Check out Julie’s other recipes in our ode to the meat-eater series: Pan Sausage & Pierogi and Sloppy Joes.

Crispy Chicken Schnitzel

There are few tastier meals than crispy schnitzel; once you get the hang of it, it’s the sort of thing you can whip up quickly, making enough for one or two or six (it’s easy to scale up or down).

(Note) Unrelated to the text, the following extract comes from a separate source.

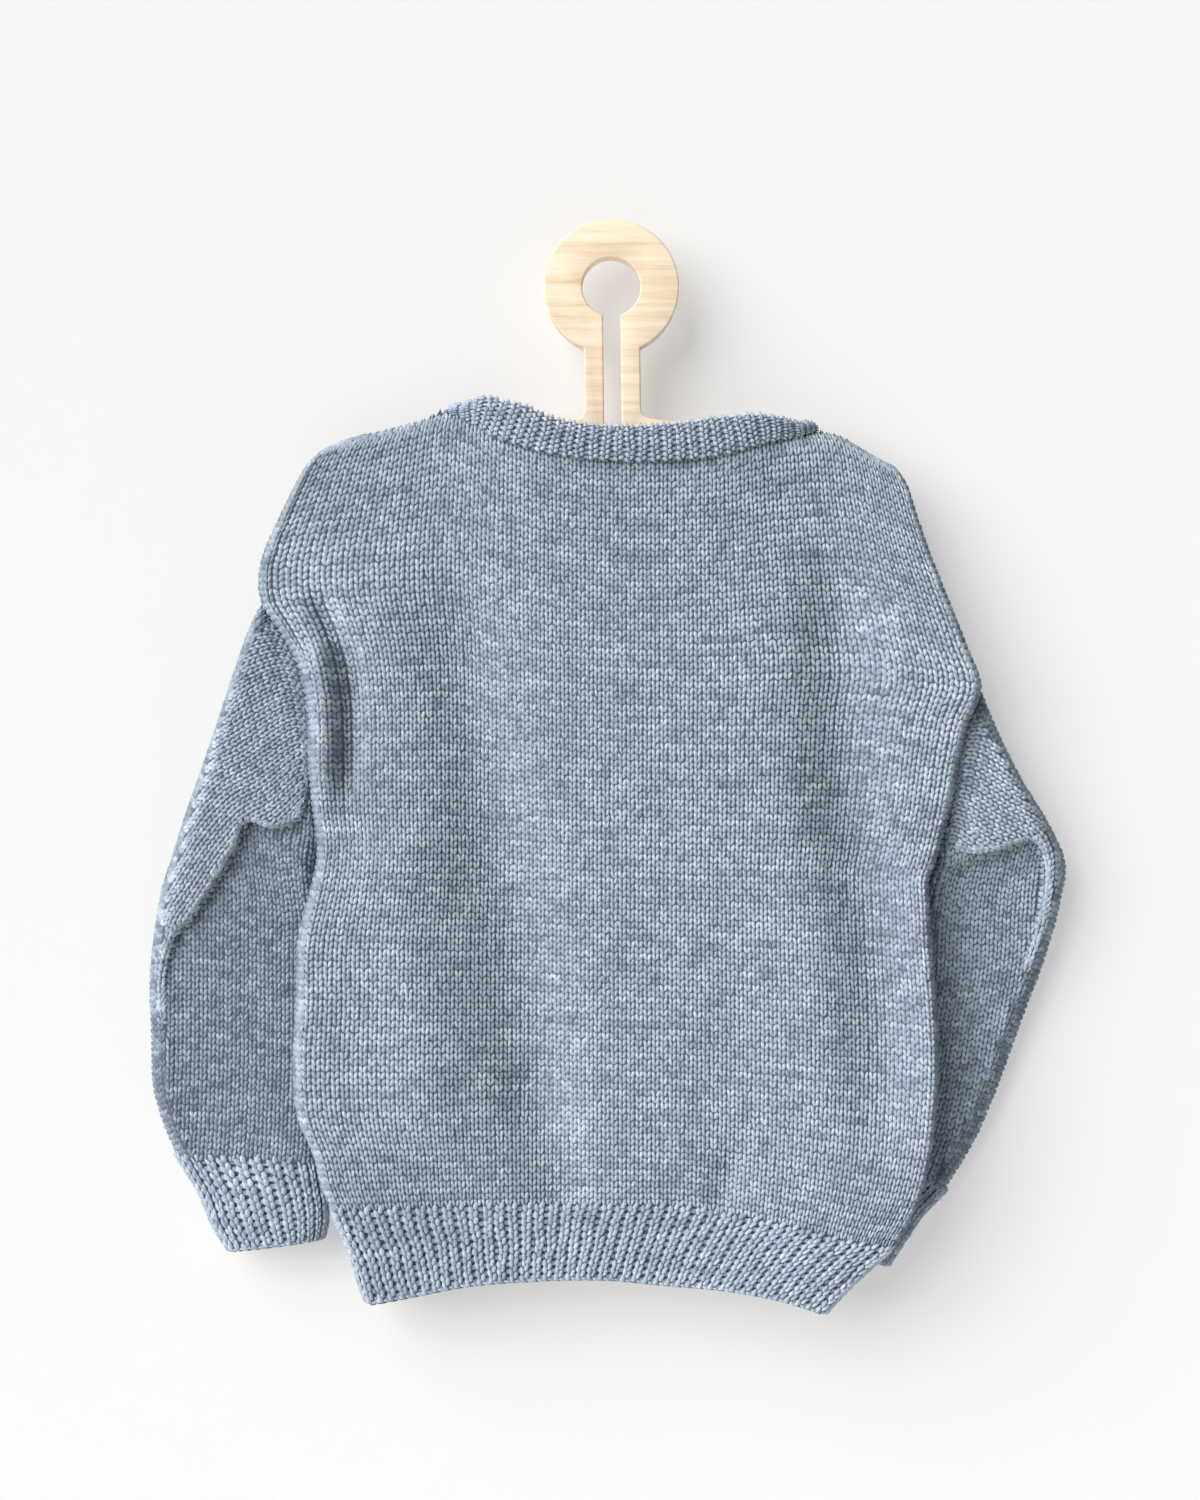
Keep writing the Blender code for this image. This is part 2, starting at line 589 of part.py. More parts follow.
def sleeve_surface(rows, side, armhole, sign):
    """Function giving the outer face of a sleeve at its steps along and around."""
    rows = np.asarray(rows, float)
    knots = lengths(rows[:, 2:4])
    knots = 0.5 * knots + 0.5 * lengths(rows[:, 0:2])

    def surface(across, along, near):
        row = through(knots, rows, along)
        first = np.clip(across / FOLD_AT, 0, 1)[..., None]
        second = np.clip((across - FOLD_AT) / (1 - FOLD_AT), 0, 1)[..., None]
        plan = np.where(across[..., None] < FOLD_AT,
                        row[..., 0:2] * (1 - first) + row[..., 2:4] * first,
                        row[..., 2:4] * (1 - second) + row[..., 4:6] * second)
        length = np.hypot(row[..., 4] - row[..., 0], row[..., 5] - row[..., 1])
        distance = np.minimum(np.hypot(plan[..., 0] - row[..., 0], plan[..., 1] - row[..., 1]),
                              np.hypot(plan[..., 0] - row[..., 4], plan[..., 1] - row[..., 5]))
        rise = quarter(distance, np.minimum(SLEEVE_ROUNDING, length / 3), 0.0 * distance)
        high = np.clip((FOLD_AT + 0.04 - across) / 0.08, 0, 1)
        high = high * high * (3 - 2 * high)
        if near:
            y = row[..., 7] - row[..., 8] * rise - row[..., 6] * high * rise
        else:
            y = row[..., 7] + row[..., 8] * rise * 0.8
        points = np.stack([plan[..., 0], y, plan[..., 1]], axis=-1)
        edge = armhole_points(side, armhole, across, sign, near)
        other = armhole_points(side, armhole, across, sign, not near)
        at_end = (across <= 0) | (across >= 1)
        edge[..., 1] = np.where(at_end, (edge[..., 1] + other[..., 1]) / 2, edge[..., 1])
        edge[..., 0] += sign * SEAM_GAP * 2
        fade = np.clip(1 - along / knots[2], 0, 1)[..., None] ** 1.5
        return points * (1 - fade) + edge * fade

    return surface


def tube(name, ring, steps, around, wall, relief, colour):
    """Tube of cloth through rings of points, with a plain inner face."""
    outer = np.stack([ring(step) for step in steps])
    before = np.roll(outer, 1, axis=1)
    after = np.roll(outer, -1, axis=1)
    round_ring = after - before
    along = np.gradient(outer, axis=0)
    n = np.cross(round_ring, along)
    n /= np.maximum(np.linalg.norm(n, axis=-1, keepdims=True), 1e-9)
    centre = outer.mean(axis=1, keepdims=True)
    if (n * (outer - centre)).sum() < 0:
        n = -n
    for end in (0, -1):
        line = outer[end, around] - outer[end, 0]
        flat = np.array([-line[2], 0.0, line[0]])
        flat /= np.linalg.norm(flat)
        n[end] -= (n[end] @ flat)[:, None] * flat
        n[end] /= np.linalg.norm(n[end], axis=-1, keepdims=True)
    inner = outer - n * wall
    points = np.concatenate([(outer + n * relief).reshape(-1, 3), inner.reshape(-1, 3)])
    return add_piece(name, points, shell_faces(len(steps), outer.shape[1], True), colour, 0.9)


def sleeve(name, rows, side, armhole, sign, colour):
    """Sleeve from its armhole to just above the cuff."""
    surface = sleeve_surface(rows, side, armhole, sign)
    near = np.array(SLEEVE_NEAR)
    far = np.array(SLEEVE_FAR)

    def ring(step):
        first = surface(near, np.full_like(near, step), True)
        second = surface(far, np.full_like(far, step), False)
        return np.concatenate([first, second])

    steps = np.linspace(0, 1, SLEEVE_STEPS)
    return tube(name, ring, steps, len(near) - 1, PANEL_WALL, 0.0, colour)


def cuff(name, rows, colour):
    """Ribbed cuff with its ribs raised on the outer face only."""
    rows = np.asarray(rows, float)
    knots = lengths(rows[:, 0:2])
    count = 2 * CUFF_RIBS
    angle = np.arange(count) * 2 * math.pi / count

    def ring(step):
        row = through(knots, rows, np.full(count, step))
        share = (1 - np.cos(angle)) / 2
        flat = np.abs(np.sin(angle)) ** 0.6 * np.sign(np.sin(angle))
        x = row[:, 0] * (1 - share) + row[:, 2] * share
        z = row[:, 1] * (1 - share) + row[:, 3] * share
        return np.stack([x, row[:, 4] - row[:, 5] * flat, z], axis=-1)

    steps = np.linspace(0, 1, CUFF_STEPS + 1)
    relief = np.where(np.arange(count) % 2 == 0, RIB_RELIEF, 0.0)[None, :, None]
    return tube(name, ring, steps, count // 2, RIB_WALL, relief, colour)


def neckline(rows, near):
    """Middle of the band along one neckline, a gap above the panel's own edge."""
    seam = panel_edge(0.0, near)
    rows = np.asarray(rows, float)
    share = np.linspace(0, 1, NECKLINE_STEPS)
    order = np.linspace(0, 1, len(rows))
    x = np.interp(share, order, rows[:, 0])
    height = np.interp(share, order, rows[:, 1])
    base = np.stack([x, np.interp(x, seam[:, 0], seam[:, 1]), np.interp(x, seam[:, 0], seam[:, 2])], axis=-1)
    ahead = np.gradient(base, axis=0)
    up = np.stack([-ahead[:, 2], 0 * x, ahead[:, 0]], axis=-1)
    up *= np.sign(up[:, 2:3])
    up /= np.linalg.norm(up, axis=1, keepdims=True)
    middle = base + up * (height / 2 + NECK_GAP)[:, None]
    middle[:, 1] += NECKBAND_SET_BACK if near else 0.0
    return np.column_stack([middle, height])


def neckband(colour):
    """Folded ribbed band round the neck, one closed ring."""
    rows = np.vstack([neckline(NECK_BACK, True), NECK_RIGHT_TURN, neckline(NECK_FRONT, False), NECK_LEFT_TURN])
    rows = np.vstack([rows, rows[:1]])
    steps = np.linalg.norm(np.diff(rows[:, :3], axis=0), axis=1)
    knots = np.concatenate(([0.0], np.cumsum(steps)))
    count = 2 * NECK_RIBS
    at = np.arange(count) * knots[-1] / count
    row = through(knots, rows, at)
    path = row[:, :3]
    ahead = np.roll(path, -2, axis=0) - np.roll(path, 2, axis=0)
    ahead /= np.linalg.norm(ahead, axis=1, keepdims=True)
    up = np.array([0.0, 0.0, 1.0]) - ahead[:, 2:3] * ahead
    up /= np.linalg.norm(up, axis=1, keepdims=True)
    out = np.cross(ahead, up)
    section = 6
    rings = []
    for k in range(section):
        angle = 2 * math.pi * (k + 0.5) / section
        outside = max(0.0, math.cos(angle))
        relief = np.where(np.arange(count) % 2 == 0, RIB_RELIEF * (outside > 0.1), 0.0)
        side = NECKBAND_THICKNESS / 2 * np.sign(math.cos(angle)) * abs(math.cos(angle)) ** 0.5
        height = (row[:, 3] / 2) * np.sign(math.sin(angle)) * abs(math.sin(angle)) ** 0.8
        rings.append(path + out * (side + relief)[:, None] + up * height[:, None])
    points = np.stack(rings, axis=1).reshape(-1, 3)
    faces = []
    for i in range(count):
        j = (i + 1) % count
        for k in range(section):
            m = (k + 1) % section
            faces.append((i * section + k, j * section + k, j * section + m, i * section + m))
    return add_piece("neckband", points, faces, colour, 0.9)


def lean(x, z):
    """Turn a point of the board by the hanger's lean about the origin."""
    return (HANGER_X + x * math.cos(LEAN) + z * math.sin(LEAN), -x * math.sin(LEAN) + z * math.cos(LEAN))


def arc(cx, cz, radius, start, end, count):
    """Points along an arc, angles in degrees from +x toward +z."""
    return [(cx + radius * math.cos(math.radians(a)), cz + radius * math.sin(math.radians(a)))
            for a in np.linspace(start, end, count)]


def hanger():
    """Flat board with a ring, a keyhole slot, a stem and two arms."""
    foot = math.degrees(math.asin(STEM_HALF / RING_RADIUS))
    outline = [lean(*p) for p in arc(0, -HOLE_RADIUS, RING_RADIUS, 270 - foot, -90 + foot, 40)]
    right_foot = arc(STEM_HALF + FOOT_FILLET, STEM_FOOT_Z, FOOT_FILLET, 180, 260, 5)
    left_foot = arc(-STEM_HALF - FOOT_FILLET, STEM_FOOT_Z, FOOT_FILLET, -80, 0, 5)
    outline += [lean(*p) for p in right_foot]
    outline += list(RIGHT_ARM_TOP[1:])
    outline += arc(*RIGHT_TIP, TIP_RADIUS, 50, -80, 8)
    outline += list(RIGHT_ARM_FOOT) + list(LEFT_ARM_FOOT)
    outline += arc(*LEFT_TIP, TIP_RADIUS, 265, 120, 8)
    outline += list(LEFT_ARM_TOP[1:-1])
    outline += [lean(*p) for p in left_foot]
    meet = math.degrees(math.asin(SLOT_HALF / HOLE_RADIUS))
    hole = [lean(*p) for p in arc(0, -HOLE_RADIUS, HOLE_RADIUS, 270 - meet, -90 + meet, 30)]
    hole += [lean(*p) for p in arc(0, SLOT_END + SLOT_HALF, SLOT_HALF, 0, -180, 9)]
    work = bmesh.new()
    edges = []
    for loop in (outline, hole):
        verts = [work.verts.new((x * MM, -BOARD_HALF * MM, z * MM)) for x, z in loop]
        edges += [work.edges.new((verts[i], verts[(i + 1) % len(verts)])) for i in range(len(verts))]
    bmesh.ops.triangle_fill(work, use_beauty=True, edges=edges)
    front = list(work.faces)
    grown = bmesh.ops.extrude_face_region(work, geom=front)
    moved = [g for g in grown["geom"] if isinstance(g, bmesh.types.BMVert)]
    bmesh.ops.translate(work, verts=moved, vec=(0, 2 * BOARD_HALF * MM, 0))
    bmesh.ops.recalc_face_normals(work, faces=work.faces)
    mesh = bpy.data.meshes.new("hanger")
    work.to_mesh(mesh)
    work.free()
    mesh.materials.append(material("hanger_material", (0.78, 0.6, 0.41, 1), 0.5))
    piece = bpy.data.objects.new("hanger", mesh)
    bpy.context.scene.collection.objects.link(piece)
    return piece


def main():
    """Clear the scene and build every piece."""
    for old in list(bpy.data.objects):
        bpy.data.objects.remove(old, do_unlink=True)
    wool = (0.28, 0.32, 0.37, 1)
    rib = (0.26, 0.3, 0.35, 1)
    panel("back_panel", lambda s, t: body(s, t, True), True, BACK_COLUMNS, BACK_ROWS, PANEL_WALL, 0.0,
          (-1,), wool)
    panel("front_panel", lambda s, t: body(s, t, False), False, FRONT_COLUMNS, FRONT_ROWS, PANEL_WALL, 0.0,
          (-1,), wool)
    ribs = np.linspace(-1, 1, 2 * HEM_RIBS + 1)
    relief = np.where(np.arange(len(ribs)) % 2 == 1, RIB_RELIEF, 0.0)[None, :, None]
    panel("hem_back", lambda s, t: hem(s, t, True), True, ribs, HEM_ROWS, RIB_WALL, relief, (0,), rib)
    panel("hem_front", lambda s, t: hem(s, t, False), False, ribs, HEM_ROWS, RIB_WALL, relief, (0,), rib)
    sleeve("sleeve_left", LEFT_SLEEVE, LEFT_SIDE, LEFT_ARMHOLE, -1, wool)
    sleeve("sleeve_right", RIGHT_SLEEVE, RIGHT_SIDE, RIGHT_ARMHOLE, 1, wool)
    cuff("cuff_left", LEFT_CUFF, rib)
    cuff("cuff_right", RIGHT_CUFF, rib)
    neckband(rib)
    hanger()


main()
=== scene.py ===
import math

import bmesh
import bpy
import numpy as np
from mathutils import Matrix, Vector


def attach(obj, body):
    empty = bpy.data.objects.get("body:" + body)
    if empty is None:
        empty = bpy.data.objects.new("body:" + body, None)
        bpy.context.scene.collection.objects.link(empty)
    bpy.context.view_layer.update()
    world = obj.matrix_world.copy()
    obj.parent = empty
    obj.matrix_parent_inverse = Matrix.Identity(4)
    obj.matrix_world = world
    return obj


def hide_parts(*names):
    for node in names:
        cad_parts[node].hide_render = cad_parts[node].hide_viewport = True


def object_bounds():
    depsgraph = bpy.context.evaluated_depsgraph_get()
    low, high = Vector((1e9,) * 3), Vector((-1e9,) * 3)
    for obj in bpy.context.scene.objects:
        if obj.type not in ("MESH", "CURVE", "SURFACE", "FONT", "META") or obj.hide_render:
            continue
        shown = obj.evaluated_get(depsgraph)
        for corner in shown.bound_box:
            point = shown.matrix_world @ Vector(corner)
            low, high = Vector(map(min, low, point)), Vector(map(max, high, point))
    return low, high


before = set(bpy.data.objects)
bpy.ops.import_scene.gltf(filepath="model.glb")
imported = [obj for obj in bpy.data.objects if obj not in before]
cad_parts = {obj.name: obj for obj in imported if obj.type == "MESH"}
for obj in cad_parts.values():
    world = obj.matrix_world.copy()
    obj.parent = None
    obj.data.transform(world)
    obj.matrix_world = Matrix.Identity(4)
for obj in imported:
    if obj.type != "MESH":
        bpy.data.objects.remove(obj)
CAD_LOW, CAD_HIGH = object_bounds()

# Sizes are in millimetres until a mesh is made, with x to the right in the photo,
# y away from the viewer and z up. The origin is the top of the hanger's hole.
MM = 0.001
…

Eat it straight-up with a squeeze of lemon, or pair it with a salad or leftover veg or stick it between two slices of squishy bread (spread with mayo) and call it a sandwich.
Servings 4
Author Julie Van Rosendaal

Ingredients

  • 6-8 boneless, skinless chicken thighs
  • 1/2 cup all-purpose flour (125 ml)
  • salt and pepper, to taste
  • 2 eggs
  • 2 cups dry breadcrumbs, fine cracker crumbs or panko (500 ml)
  • 1/2 cup grated Parmesan cheese, optional (125 ml)
  • canola oil, for cooking
  • lemon wedges and parsley, for serving

Instructions

  • Flatten the chicken thighs: place between two pieces of parchment and pound with a mallet (or the bottom of a thick bottle, or other flat surface) until they’re about half their original thickness.
  • Put the flour into a shallow dish and season it with salt and pepper.
  • Crack the eggs into another shallow dish and beat them with a fork, and put the breadcrumbs and Parmesan in a third.
  • Set a large, heavy skillet over medium-high heat and add a generous drizzle of oil.
  • Dip each chicken thigh into the flour to coat, then into the beaten egg, and the breadcrumb mixture. Cook in the skillet for a few minutes per side, until deep golden.
  • Serve sprinkled with parsley, with lemon wedges to squeeze over top.